[Parts and joints as JSON]
* begin *
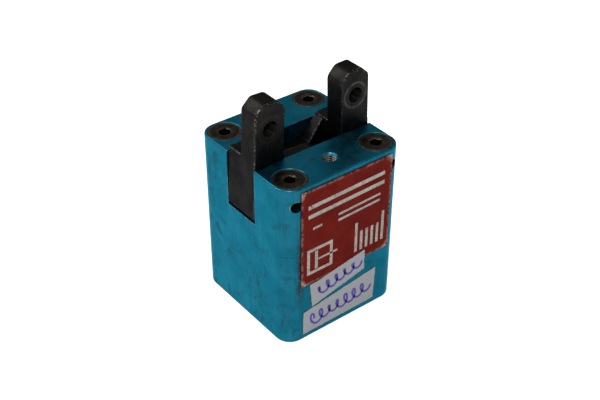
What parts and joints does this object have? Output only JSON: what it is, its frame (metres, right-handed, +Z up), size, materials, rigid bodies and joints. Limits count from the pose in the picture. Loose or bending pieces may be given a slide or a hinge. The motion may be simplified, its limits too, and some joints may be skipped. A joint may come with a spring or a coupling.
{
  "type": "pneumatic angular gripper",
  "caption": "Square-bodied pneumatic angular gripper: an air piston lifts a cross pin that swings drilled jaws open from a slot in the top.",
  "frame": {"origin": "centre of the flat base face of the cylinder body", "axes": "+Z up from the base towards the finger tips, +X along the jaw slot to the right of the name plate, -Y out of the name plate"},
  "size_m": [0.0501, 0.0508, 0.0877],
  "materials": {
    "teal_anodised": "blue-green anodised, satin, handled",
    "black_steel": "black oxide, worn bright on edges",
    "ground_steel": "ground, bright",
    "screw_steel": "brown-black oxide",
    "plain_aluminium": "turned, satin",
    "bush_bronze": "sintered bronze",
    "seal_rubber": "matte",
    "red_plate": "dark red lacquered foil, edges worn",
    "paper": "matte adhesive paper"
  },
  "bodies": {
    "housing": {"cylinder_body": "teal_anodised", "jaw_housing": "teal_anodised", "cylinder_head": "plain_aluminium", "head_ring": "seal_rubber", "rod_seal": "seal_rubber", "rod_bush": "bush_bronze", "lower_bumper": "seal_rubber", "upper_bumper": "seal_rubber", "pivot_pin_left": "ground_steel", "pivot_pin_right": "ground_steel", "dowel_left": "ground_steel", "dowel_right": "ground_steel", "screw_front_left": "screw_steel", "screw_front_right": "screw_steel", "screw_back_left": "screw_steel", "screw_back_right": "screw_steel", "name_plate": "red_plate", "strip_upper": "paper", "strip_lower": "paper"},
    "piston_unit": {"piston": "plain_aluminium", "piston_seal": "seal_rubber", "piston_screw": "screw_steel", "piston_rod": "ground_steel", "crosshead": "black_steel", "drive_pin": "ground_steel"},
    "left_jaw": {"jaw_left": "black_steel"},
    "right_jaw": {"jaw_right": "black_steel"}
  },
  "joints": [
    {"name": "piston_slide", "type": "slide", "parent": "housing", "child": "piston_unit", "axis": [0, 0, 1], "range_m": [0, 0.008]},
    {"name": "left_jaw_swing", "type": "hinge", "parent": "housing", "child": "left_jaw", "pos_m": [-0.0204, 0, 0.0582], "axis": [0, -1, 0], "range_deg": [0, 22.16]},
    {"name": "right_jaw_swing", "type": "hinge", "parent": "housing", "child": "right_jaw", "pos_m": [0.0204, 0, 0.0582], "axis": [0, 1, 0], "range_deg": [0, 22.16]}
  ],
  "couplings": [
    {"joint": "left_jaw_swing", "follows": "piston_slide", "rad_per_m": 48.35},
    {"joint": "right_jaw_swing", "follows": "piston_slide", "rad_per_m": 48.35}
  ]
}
* end *
* begin *
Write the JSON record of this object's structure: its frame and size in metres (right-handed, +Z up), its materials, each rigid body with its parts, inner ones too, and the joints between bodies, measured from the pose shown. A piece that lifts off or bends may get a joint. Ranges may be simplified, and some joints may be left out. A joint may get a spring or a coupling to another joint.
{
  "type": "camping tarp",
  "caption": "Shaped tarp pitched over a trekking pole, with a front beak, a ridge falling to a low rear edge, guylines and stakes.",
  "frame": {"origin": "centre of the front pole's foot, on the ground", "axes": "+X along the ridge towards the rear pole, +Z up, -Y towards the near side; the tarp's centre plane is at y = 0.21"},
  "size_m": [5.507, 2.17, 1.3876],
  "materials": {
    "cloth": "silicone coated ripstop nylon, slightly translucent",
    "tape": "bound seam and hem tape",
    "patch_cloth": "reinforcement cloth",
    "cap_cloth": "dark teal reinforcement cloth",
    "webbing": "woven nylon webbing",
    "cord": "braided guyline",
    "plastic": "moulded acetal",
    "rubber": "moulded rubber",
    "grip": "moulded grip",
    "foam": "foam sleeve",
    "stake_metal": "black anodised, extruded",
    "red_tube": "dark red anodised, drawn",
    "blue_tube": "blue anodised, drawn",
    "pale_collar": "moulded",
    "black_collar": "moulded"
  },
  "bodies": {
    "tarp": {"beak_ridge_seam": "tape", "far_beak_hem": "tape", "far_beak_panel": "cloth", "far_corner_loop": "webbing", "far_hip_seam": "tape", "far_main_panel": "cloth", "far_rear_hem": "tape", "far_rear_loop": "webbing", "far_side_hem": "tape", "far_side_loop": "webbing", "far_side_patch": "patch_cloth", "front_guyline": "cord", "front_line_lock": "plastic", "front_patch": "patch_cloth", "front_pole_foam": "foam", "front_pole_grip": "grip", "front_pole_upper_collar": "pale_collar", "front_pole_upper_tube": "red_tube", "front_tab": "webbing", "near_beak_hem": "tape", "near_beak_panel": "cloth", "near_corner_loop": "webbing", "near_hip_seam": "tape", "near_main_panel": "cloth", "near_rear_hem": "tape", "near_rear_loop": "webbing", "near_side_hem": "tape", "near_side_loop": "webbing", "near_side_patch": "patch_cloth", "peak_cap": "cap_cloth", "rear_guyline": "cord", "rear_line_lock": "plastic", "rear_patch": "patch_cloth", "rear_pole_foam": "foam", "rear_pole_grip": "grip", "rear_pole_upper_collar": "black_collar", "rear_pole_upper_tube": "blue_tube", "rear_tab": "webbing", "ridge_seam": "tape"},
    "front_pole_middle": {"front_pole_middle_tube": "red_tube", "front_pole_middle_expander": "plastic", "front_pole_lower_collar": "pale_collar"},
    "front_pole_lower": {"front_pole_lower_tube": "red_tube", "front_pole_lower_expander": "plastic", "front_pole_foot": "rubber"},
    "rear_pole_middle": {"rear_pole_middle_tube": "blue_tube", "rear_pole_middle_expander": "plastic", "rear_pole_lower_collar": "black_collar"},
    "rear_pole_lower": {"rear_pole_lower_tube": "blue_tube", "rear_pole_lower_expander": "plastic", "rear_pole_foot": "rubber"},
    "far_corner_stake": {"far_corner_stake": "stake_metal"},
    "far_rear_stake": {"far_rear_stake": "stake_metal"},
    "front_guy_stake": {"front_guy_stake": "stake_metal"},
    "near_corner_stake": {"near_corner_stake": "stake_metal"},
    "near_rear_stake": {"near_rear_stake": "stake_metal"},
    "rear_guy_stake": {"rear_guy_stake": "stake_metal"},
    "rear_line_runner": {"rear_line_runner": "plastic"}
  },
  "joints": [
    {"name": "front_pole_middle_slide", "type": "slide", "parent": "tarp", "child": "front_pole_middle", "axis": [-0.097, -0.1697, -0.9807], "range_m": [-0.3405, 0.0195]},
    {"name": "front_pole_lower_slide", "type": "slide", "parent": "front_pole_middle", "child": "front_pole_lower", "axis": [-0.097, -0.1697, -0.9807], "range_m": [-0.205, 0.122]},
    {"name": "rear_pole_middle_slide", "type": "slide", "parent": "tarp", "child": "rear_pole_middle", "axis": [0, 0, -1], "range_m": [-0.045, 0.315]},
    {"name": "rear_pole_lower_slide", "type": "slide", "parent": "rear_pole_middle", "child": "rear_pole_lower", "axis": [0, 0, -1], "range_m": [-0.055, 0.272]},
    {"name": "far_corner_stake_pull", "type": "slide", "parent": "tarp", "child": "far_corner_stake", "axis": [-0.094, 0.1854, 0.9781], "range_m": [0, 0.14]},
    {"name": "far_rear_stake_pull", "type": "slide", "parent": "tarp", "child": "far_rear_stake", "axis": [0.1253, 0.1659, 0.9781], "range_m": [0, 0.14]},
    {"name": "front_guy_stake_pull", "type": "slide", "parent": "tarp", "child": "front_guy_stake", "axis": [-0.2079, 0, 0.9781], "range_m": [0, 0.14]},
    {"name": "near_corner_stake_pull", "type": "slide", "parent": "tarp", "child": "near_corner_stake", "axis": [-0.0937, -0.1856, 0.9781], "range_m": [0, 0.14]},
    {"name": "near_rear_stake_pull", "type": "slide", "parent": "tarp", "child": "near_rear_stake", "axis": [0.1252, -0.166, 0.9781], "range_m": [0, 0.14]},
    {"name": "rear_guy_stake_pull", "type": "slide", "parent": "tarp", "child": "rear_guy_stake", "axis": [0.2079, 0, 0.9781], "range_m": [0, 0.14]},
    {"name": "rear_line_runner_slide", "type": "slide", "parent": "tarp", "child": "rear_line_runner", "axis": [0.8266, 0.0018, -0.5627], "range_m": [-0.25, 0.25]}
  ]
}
* end *
* begin *
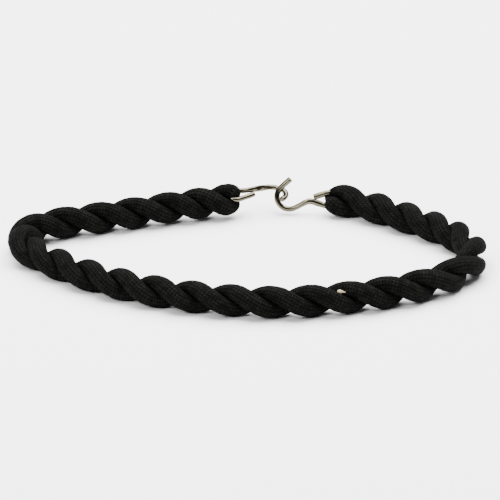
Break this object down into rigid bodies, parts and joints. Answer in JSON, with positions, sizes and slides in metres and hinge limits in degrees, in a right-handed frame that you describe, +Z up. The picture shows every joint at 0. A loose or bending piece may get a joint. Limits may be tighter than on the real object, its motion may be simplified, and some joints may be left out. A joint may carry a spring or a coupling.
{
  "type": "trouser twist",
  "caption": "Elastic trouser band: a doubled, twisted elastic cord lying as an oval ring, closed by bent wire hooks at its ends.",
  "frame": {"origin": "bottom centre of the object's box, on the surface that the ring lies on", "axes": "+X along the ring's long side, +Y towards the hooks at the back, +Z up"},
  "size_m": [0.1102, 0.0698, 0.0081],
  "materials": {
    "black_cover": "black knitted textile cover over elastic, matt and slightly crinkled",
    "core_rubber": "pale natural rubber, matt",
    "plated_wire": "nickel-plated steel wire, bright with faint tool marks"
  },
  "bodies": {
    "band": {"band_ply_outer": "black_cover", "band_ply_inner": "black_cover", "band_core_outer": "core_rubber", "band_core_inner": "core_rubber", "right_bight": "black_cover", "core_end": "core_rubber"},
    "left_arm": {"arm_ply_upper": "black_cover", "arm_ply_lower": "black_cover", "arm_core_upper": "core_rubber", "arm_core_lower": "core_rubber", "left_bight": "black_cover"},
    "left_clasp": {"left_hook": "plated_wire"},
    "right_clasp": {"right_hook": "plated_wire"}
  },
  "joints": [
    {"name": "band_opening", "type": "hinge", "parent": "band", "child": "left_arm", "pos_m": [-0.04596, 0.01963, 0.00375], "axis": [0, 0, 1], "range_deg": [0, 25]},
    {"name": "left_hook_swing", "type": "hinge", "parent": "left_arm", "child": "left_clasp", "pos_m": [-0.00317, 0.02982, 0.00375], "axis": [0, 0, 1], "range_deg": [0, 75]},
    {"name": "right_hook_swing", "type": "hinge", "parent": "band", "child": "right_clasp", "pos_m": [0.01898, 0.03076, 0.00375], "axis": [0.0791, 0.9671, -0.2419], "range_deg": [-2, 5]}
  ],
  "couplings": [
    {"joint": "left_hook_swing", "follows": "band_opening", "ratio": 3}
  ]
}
* end *
| Goal |
The word "object" may occur in lines of the records. Report how many such lines there are, giving only the number.

| Answer to this problem |
4